The letter says Edgehill won the mandate after JFMC and its consultant Kidderbrook Group spoke with all the outsourced-CIO firm’s clients as part of their “extensive” due diligence. The new arrangement has created a leadership shakeup at JFMC, including the upcoming departure of longtime in-house CIO David Brief, and his team members Alan Polansky and Brandon Pevnick.

“To say the least, it’s a somewhat unconventional decision to advocate winding down the investment office that I established 15 years ago,” Brief said, when asked about the decision to outsource the fund’s asset management. Brief said he had recommended the move, and that he’s now evaluating opportunities to continue working alongside Polansky and Pevnick in an outsourced-CIO role.

“Having built the equivalent of an OCIO business under a non-profit umbrella, it’s certainly bittersweet to be overseeing the transition to a third-party,” he said. “But it’s the right decision at the right time.”

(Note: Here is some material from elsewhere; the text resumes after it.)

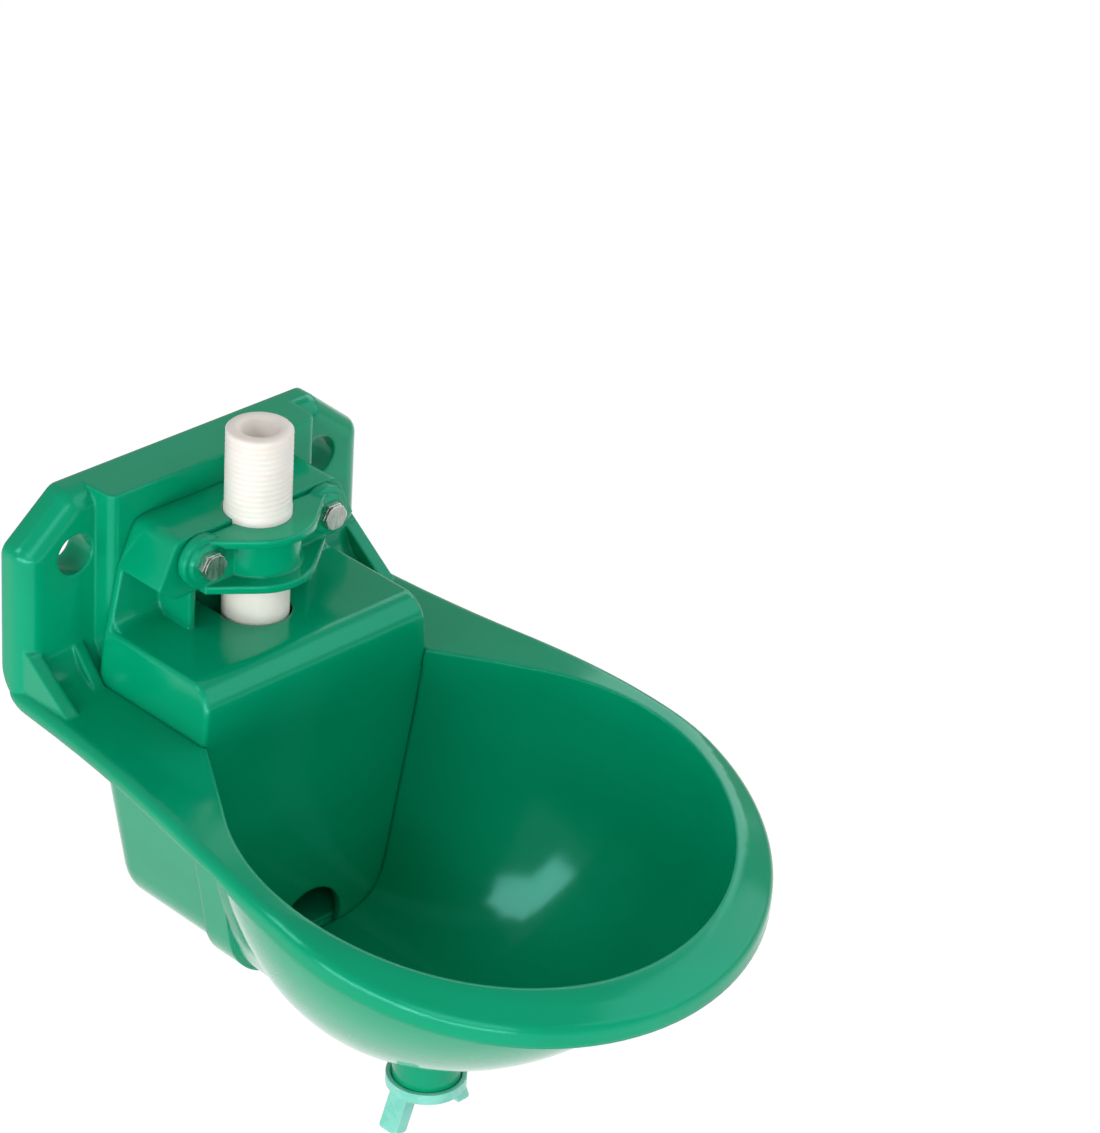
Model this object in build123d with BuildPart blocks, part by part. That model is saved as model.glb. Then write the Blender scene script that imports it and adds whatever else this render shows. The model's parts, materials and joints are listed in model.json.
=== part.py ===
"""Wall-hung livestock drinking bowl with a float valve, built as separate pieces.

Millimetres. The wall is the plane y = 0, the bowl reaches towards -Y and +Z is up.
The origin lies midway between the two wall holes.
"""
import os
from math import acos, atan2, cos, radians, sin, sqrt

from build123d import *

os.makedirs("parts", exist_ok=True)

# General clearances
gap = 0.3
panel_gap = 0.4
pipe_slip = 0.06
pin_slip = 0.05

# Overlap of joined shapes, and the size of blocks that only cut away
bury = 1.0
cut_block = 60.0

# Wall plate
plate_half = 69.0
plate_top = 20.0
plate_depth = 11.2
plate_top_half = 50.2
plate_corner_z = 4.5
plate_corner_round = 5.0
plate_front_round = 7.0
plate_wall = 3.2
plate_skirt = 4.2
hole_half_spacing = 49.5
hole_radius = 6.8
hole_boss_radius = 10.6
spine_width = 2.4
core_corner_drop = 2.0
back_corner_round = 12.0
plate_root_fillet = 14.0

# Raised block in the middle of the plate, which carries the cover
block_front = 18.6
block_half_base = 41.8
block_half_front = 41.3
block_wall = 3.0
block_core_half = 35.5
block_front_round = 3.0

# Flange and rim
flange_top = -43.3
flange_bottom = -48.2
flange_bend_y = -80.0
rim_half = 85.7
rim_shoulder_share = 0.834
rim_shoulder_y = -110.0
rim_waist_share = 0.423
rim_waist_y = -70.0
rim_waist_slope = 0.06
rim_depth = 82.1
rim_y = -147.2
rim_front_top = -64.8
rim_front_bottom = -73.9
flange_bottom_bend_y = -115.0
rim_plane_z = -48.7
rim_tilt = 13.5
rim_cone_slope = 0.37
rim_round = 3.4
rim_crease_round = 15.0
flange_back_half = 69.4
vessel_burial = 2.0

# Gussets between the plate and the flange
gusset_outer = 67.5
gusset_thickness = 4.7
gusset_back = 4.0
gusset_top = -25.0
gusset_front = 31.0
gusset_toe = -44.3
inner_gusset_outer = 50.6
inner_gusset_thickness = 3.9
inner_gusset_back = 9.0
inner_gusset_top = -28.4
inner_gusset_front = 23.0
inner_gusset_toe = -44.0
core_foot = -36.0

# Bowl, a rounded dish whose axis leans back towards the wall
wall = 3.0
dish_radius = 77.5
dish_top = -45.0
dish_bottom = -133.0
dish_power = 1.8
dish_top_y = -141.5
dish_bottom_y = -116.5
dish_cut_top = -40.0
dish_levels = (-60.0, -80.0, -100.0, -114.0, -124.0, -129.0)
floor_z = -131.0

# Trough under the cover, shared by the panel and the float chamber
trough_top = -42.0
trough_draft = 0.194
panel_half = 45.8
panel_round = 17.0
chamber_half = 45.0
chamber_round = 16.2
chamber_back = 13.5
chamber_corner = 6.0

# Cover panel and its groove in the bowl
sheet = 2.8
panel_front = 67.8
panel_back = panel_front - sheet
groove_depth = 2.0
groove_top = -48.5
rib_half = 50.6
rib_front = 70.5
rib_back = 58.5
notch_radius = 13.0
notch_z = -128.0

# Float cover with its pipe hood
cover_top = -24.5
cover_top_half = 44.2
cover_foot_half = 46.2
cover_front_round = 8.5
cover_side_round = 1.5
cover_back_wall = 2.6
cover_back = block_front + 0.2
hood_top = 10.5
hood_half = 32.5
hood_shoulder_half = 39.4
hood_shoulder_z = -4.6
hood_foot_half = 33.0
hood_foot_z = -9.5
hood_front = 38.5
hood_round = 5.0
hood_root_fillet = 5.0
leg_half = 25.0
leg_thickness = 2.2
leg_front = 36.0
pipe_slot_radius = 11.6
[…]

Brief, Polansky and Pevnick are in “advanced discussions with various firms that will enable us to continue working together to provide OCIO-type solutions for smaller and mid-sized Jewish federations, foundations, and charities,” Brief said. The trio also plan to provide institutional and individual investors access to investment opportunities in Israel, he said.

In the meantime, all three have agreed to remain in their current roles through the end of a transition process that’s expected to be completed at the end of the year, according to Brief.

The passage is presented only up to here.